Lima Barreto está sempre em descompasso com os escritores de seu tempo. E inicia por isto mesmo com a sua literatura militante a ruptura contra a atitude contemplativa de intelectuais sem compromisso que se diziam desinteressados da política. [...] Insurgia-se ao mesmo tempo contra o convencionalismo e todas as formas de hipocrisia, ostensivas ou disfarçada. (In: Prosa seleta, p. 85).

Deste modo, pode-se perceber que Lima Barreto antecipa a compreensão do trabalho intelectual e do trabalho científico como atividades de intervenção política e cultural, tal qual o entendem escritores contemporâneos como Edward Said, Cornel West e Stuart Hall, para citar alguns. Vanguardista, ele explicita em todos os seus textos o seu lugar de enunciação – lugar de sujeito ativo, envolvido, em uma série de identidades que são acionadas de acordo com a situação vivenciada ou representada.

Afonso Henriques de Lima Barreto, cronista, jornalista, escritor morre no dia 1 de novembro de 1922. Como já o referi, é mais lido e estudado depois da década de 50 do século vinte, mas precisamente 1956, 34 anos após a sua morte, quando a editora Brasiliense publica suas obras completas. Inicia-se então o seu processo de inserção no cânone literário brasileiro – vez que a publicação em grande casa editorial e a produção de estudos críticos, dissertações e teses sobre um autor constituem-se instâncias de legitimação e consagração canônicas.
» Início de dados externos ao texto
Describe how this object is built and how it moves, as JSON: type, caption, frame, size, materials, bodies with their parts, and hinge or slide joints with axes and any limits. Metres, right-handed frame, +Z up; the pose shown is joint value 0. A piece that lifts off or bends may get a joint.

Pois é, “o mulato livre e pobre” , como ele se autodefine, não teve seus livros considerados pela crítica de sua época, não ingressou na Academia de Letras, mas termina, no século XXI, tendo seus textos relidos e republicados, sendo canonizado pela academia, ou melhor, por setores dos estudos literários nas universidades. O portal da Capes apresenta mais de cem teses e ou dissertações, de várias áreas, que abordam direta ou indiretamente sua obra e aproximadamente 50 que se dedicam exclusivamente a ela, discutindo temas como loucura, angústia, negro no seu universo literário, relações entre vida e obra, loucura e racismo, identidade étnica, pensamento político, a cidade do Rio De Janeiro, pressupostos filosóficos entre outros.

Assim, outros olhares contemporâneos acompanham a trajetória do cronista e romancista que via na literatura a necessidade de interessar-se pelos desprestigiados e excluídos do estado de bem-estar – se assim podemos considerar a vida do Brasil no início da República.

Lima Barreto, nascido de pais livres, tipógrafo e funcionário da Imprensa Nacional e mãe professora pública, compõe um restrito grupo de afrodescendentes, pequenos funcionários públicos que, teoricamente teriam “vencido na vida” ou logrado ascensão social, caso as relações sociopolíticas, culturais no Brasil não fossem tão intrincadamente hierarquizadas em termos de raça/etnia e classe. A biografia de Lima e de membros de sua família atestam este fato.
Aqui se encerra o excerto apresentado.